Additional chapters on immigration and women’s suffrage also make the divisions among Europe’s socialists quite clear. While all Socialist parties put forward demands to protect the rights of immigrants and to grant women the franchise, substantial minorities proposed alternative policies to limit immigration and deny women equal rights.

These minority efforts were defeated, but the rifts they revealed were substantial. In the book’s closing section, on the struggle against militarism and war, readers get the clearest sense of how difficult it was to oppose war in principle and to prevent it in practice.

Did nations have the right to defend themselves against attack? If so, under what circumstances? If not, then what should workers do to stop the conflict?

The International debated these issues repeatedly, culminating in a resolution of the Stuttgart Congress which asserted that, in event of war, all parties were “bound to intervene for its speedy termination and to employ all their forces […] to rouse the masses of the people and thereby hasten the downfall of capitalist rule.” (171)

As the events of 1914 would show, few of the participants were prepared to live up to this pledge.

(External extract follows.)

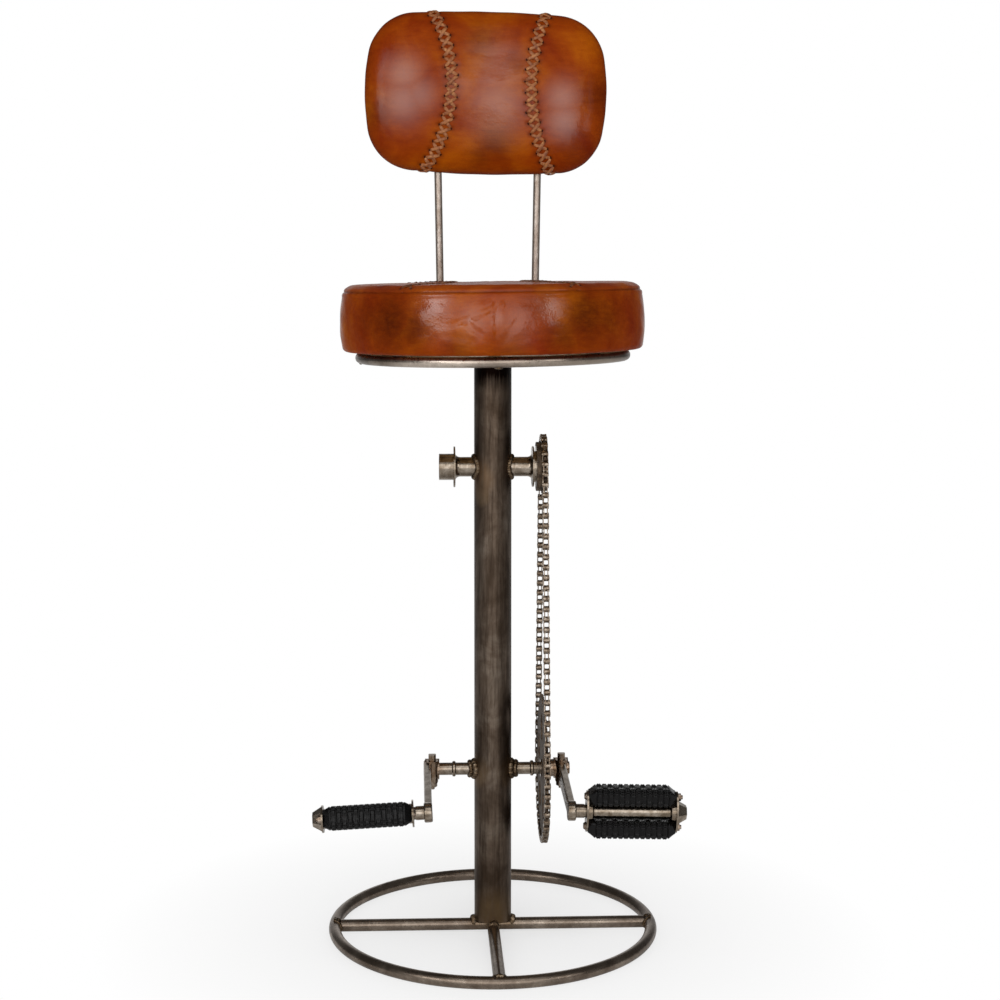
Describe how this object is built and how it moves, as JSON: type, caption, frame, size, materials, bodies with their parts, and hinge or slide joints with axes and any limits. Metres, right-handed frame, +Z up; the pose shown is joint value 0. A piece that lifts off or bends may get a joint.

For socialists in 2024, many issues at the core of this book will be familiar. Battles over the causes and impacts of mass migration, over the efficacy of parliamentary politics, over the nature of imperialism and war, and over gender equality, continue to be among the most important issues facing society.

Socialists remain divided over how to deal with them, as the messy politics of “big tent” organizations such as the DSA make clear. Taber’s collection is instructive because it shows how, despite very substantial divisions, the international socialist movement was able to provide a political home for millions of socialist workers.

At the same time, it reveals how the cleavages in the organization eventually undermined that unity and prepared the ground for its collapse. In that sense, for those who wish to avoid such a disaster, it should be essential reading.